■ **WHAT YOU HAVE TO DO**: What follows is a set of records, each of which is to be written out exactly.

■ **DATA FOR THE TASK**:
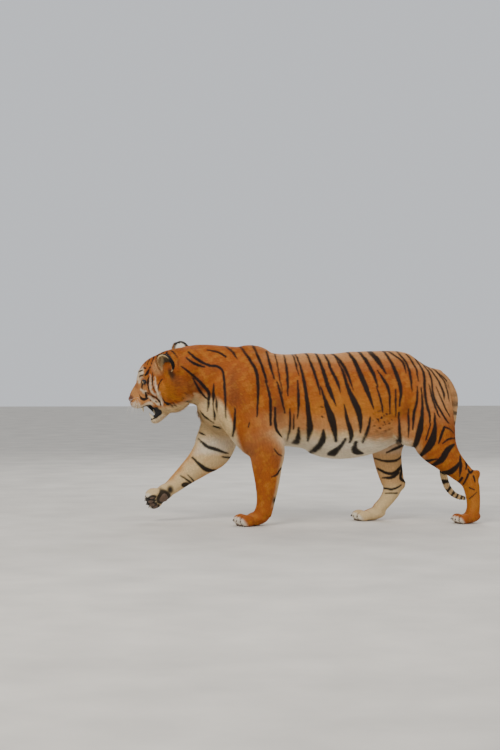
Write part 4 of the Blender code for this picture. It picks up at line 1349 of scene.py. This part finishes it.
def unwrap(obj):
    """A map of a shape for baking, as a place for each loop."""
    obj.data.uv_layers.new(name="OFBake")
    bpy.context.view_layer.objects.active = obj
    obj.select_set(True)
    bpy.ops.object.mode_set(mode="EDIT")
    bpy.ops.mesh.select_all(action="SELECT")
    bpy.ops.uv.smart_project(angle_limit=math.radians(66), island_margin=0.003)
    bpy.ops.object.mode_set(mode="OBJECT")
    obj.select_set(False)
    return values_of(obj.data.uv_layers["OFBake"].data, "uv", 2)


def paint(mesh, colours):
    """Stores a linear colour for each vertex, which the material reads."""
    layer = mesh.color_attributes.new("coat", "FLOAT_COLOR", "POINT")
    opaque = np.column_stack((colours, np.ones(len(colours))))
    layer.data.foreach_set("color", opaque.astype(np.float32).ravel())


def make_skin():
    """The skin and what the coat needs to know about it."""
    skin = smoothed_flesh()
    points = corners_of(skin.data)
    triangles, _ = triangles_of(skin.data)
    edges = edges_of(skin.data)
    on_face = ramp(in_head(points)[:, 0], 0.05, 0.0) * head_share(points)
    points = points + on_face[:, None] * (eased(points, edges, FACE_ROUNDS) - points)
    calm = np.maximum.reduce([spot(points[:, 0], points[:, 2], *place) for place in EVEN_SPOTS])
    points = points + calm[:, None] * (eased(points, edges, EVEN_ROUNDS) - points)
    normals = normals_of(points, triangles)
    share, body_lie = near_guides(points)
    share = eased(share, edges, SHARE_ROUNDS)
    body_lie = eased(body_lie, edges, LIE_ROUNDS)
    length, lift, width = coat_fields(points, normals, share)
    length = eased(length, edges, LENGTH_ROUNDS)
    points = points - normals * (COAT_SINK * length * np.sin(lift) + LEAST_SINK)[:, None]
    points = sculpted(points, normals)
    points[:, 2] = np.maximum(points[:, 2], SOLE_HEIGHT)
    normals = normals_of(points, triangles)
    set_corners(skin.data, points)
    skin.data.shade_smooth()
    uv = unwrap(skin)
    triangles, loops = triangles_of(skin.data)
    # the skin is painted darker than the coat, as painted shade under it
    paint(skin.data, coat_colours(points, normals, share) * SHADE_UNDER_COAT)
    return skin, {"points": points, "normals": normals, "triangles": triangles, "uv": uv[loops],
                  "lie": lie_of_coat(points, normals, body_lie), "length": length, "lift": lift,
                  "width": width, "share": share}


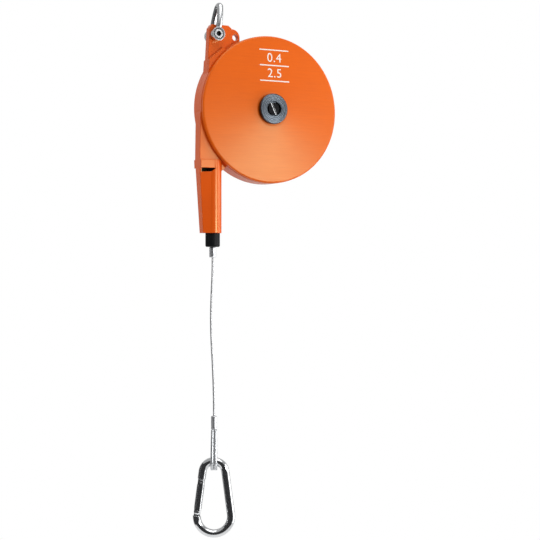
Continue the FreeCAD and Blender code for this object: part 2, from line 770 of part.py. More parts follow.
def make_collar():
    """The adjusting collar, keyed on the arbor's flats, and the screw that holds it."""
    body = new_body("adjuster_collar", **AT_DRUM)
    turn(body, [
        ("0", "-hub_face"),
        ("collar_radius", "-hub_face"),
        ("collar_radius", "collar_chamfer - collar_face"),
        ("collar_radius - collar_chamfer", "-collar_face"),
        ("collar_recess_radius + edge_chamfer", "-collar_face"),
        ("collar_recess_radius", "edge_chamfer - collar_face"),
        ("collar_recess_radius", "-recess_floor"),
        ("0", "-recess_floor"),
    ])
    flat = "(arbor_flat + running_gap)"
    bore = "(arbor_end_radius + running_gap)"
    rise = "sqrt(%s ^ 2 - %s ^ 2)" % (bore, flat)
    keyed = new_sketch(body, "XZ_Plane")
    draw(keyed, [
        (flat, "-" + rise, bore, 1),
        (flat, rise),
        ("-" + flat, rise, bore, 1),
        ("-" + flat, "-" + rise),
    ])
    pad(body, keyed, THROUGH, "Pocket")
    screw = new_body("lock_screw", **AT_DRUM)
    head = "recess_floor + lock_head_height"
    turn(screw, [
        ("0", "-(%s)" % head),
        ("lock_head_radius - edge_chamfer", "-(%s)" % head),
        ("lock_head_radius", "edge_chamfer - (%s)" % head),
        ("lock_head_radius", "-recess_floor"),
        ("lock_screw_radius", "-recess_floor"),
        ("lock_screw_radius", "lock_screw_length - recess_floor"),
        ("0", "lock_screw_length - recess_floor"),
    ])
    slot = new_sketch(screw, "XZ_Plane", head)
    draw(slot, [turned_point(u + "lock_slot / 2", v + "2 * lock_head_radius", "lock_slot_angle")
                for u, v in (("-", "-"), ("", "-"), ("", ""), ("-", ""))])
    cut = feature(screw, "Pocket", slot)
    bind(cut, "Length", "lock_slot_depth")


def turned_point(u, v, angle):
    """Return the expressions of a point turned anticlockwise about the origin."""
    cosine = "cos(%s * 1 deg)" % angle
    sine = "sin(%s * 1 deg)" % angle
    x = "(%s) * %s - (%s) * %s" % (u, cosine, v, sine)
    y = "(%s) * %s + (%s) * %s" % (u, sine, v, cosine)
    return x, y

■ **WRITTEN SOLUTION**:
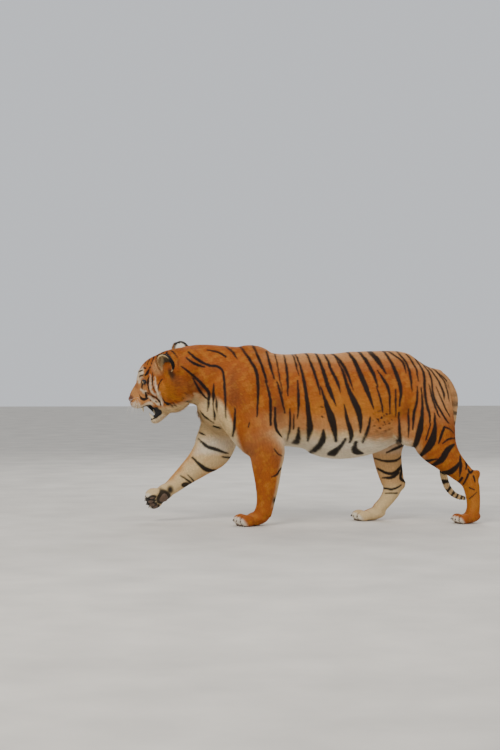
Write part 4 of the Blender code for this picture. It picks up at line 1349 of scene.py. This part finishes it.
def unwrap(obj):
    """A map of a shape for baking, as a place for each loop."""
    obj.data.uv_layers.new(name="OFBake")
    bpy.context.view_layer.objects.active = obj
    obj.select_set(True)
    bpy.ops.object.mode_set(mode="EDIT")
    bpy.ops.mesh.select_all(action="SELECT")
    bpy.ops.uv.smart_project(angle_limit=math.radians(66), island_margin=0.003)
    bpy.ops.object.mode_set(mode="OBJECT")
    obj.select_set(False)
    return values_of(obj.data.uv_layers["OFBake"].data, "uv", 2)


def paint(mesh, colours):
    """Stores a linear colour for each vertex, which the material reads."""
    layer = mesh.color_attributes.new("coat", "FLOAT_COLOR", "POINT")
    opaque = np.column_stack((colours, np.ones(len(colours))))
    layer.data.foreach_set("color", opaque.astype(np.float32).ravel())


def make_skin():
    """The skin and what the coat needs to know about it."""
    skin = smoothed_flesh()
    points = corners_of(skin.data)
    triangles, _ = triangles_of(skin.data)
    edges = edges_of(skin.data)
    on_face = ramp(in_head(points)[:, 0], 0.05, 0.0) * head_share(points)
    points = points + on_face[:, None] * (eased(points, edges, FACE_ROUNDS) - points)
    calm = np.maximum.reduce([spot(points[:, 0], points[:, 2], *place) for place in EVEN_SPOTS])
    points = points + calm[:, None] * (eased(points, edges, EVEN_ROUNDS) - points)
    normals = normals_of(points, triangles)
    share, body_lie = near_guides(points)
    share = eased(share, edges, SHARE_ROUNDS)
    body_lie = eased(body_lie, edges, LIE_ROUNDS)
    length, lift, width = coat_fields(points, normals, share)
    length = eased(length, edges, LENGTH_ROUNDS)
    points = points - normals * (COAT_SINK * length * np.sin(lift) + LEAST_SINK)[:, None]
    points = sculpted(points, normals)
    points[:, 2] = np.maximum(points[:, 2], SOLE_HEIGHT)
    normals = normals_of(points, triangles)
    set_corners(skin.data, points)
    skin.data.shade_smooth()
    uv = unwrap(skin)
    triangles, loops = triangles_of(skin.data)
    # the skin is painted darker than the coat, as painted shade under it
    paint(skin.data, coat_colours(points, normals, share) * SHADE_UNDER_COAT)
    return skin, {"points": points, "normals": normals, "triangles": triangles, "uv": uv[loops],
                  "lie": lie_of_coat(points, normals, body_lie), "length": length, "lift": lift,
                  "width": width, "share": share}


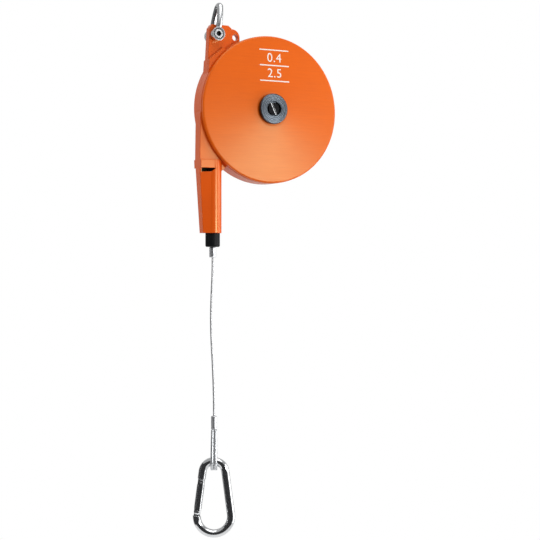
Continue the FreeCAD and Blender code for this object: part 2, from line 770 of part.py. More parts follow.
def make_collar():
    """The adjusting collar, keyed on the arbor's flats, and the screw that holds it."""
    body = new_body("adjuster_collar", **AT_DRUM)
    turn(body, [
        ("0", "-hub_face"),
        ("collar_radius", "-hub_face"),
        ("collar_radius", "collar_chamfer - collar_face"),
        ("collar_radius - collar_chamfer", "-collar_face"),
        ("collar_recess_radius + edge_chamfer", "-collar_face"),
        ("collar_recess_radius", "edge_chamfer - collar_face"),
        ("collar_recess_radius", "-recess_floor"),
        ("0", "-recess_floor"),
    ])
    flat = "(arbor_flat + running_gap)"
    bore = "(arbor_end_radius + running_gap)"
    rise = "sqrt(%s ^ 2 - %s ^ 2)" % (bore, flat)
    keyed = new_sketch(body, "XZ_Plane")
    draw(keyed, [
        (flat, "-" + rise, bore, 1),
        (flat, rise),
        ("-" + flat, rise, bore, 1),
        ("-" + flat, "-" + rise),
    ])
    pad(body, keyed, THROUGH, "Pocket")
    screw = new_body("lock_screw", **AT_DRUM)
    head = "recess_floor + lock_head_height"
    turn(screw, [
        ("0", "-(%s)" % head),
        ("lock_head_radius - edge_chamfer", "-(%s)" % head),
        ("lock_head_radius", "edge_chamfer - (%s)" % head),
        ("lock_head_radius", "-recess_floor"),
        ("lock_screw_radius", "-recess_floor"),
        ("lock_screw_radius", "lock_screw_length - recess_floor"),
        ("0", "lock_screw_length - recess_floor"),
    ])
    slot = new_sketch(screw, "XZ_Plane", head)
    draw(slot, [turned_point(u + "lock_slot / 2", v + "2 * lock_head_radius", "lock_slot_angle")
                for u, v in (("-", "-"), ("", "-"), ("", ""), ("-", ""))])
    cut = feature(screw, "Pocket", slot)
    bind(cut, "Length", "lock_slot_depth")


def turned_point(u, v, angle):
    """Return the expressions of a point turned anticlockwise about the origin."""
    cosine = "cos(%s * 1 deg)" % angle
    sine = "sin(%s * 1 deg)" % angle
    x = "(%s) * %s - (%s) * %s" % (u, cosine, v, sine)
    y = "(%s) * %s + (%s) * %s" % (u, sine, v, cosine)
    return x, y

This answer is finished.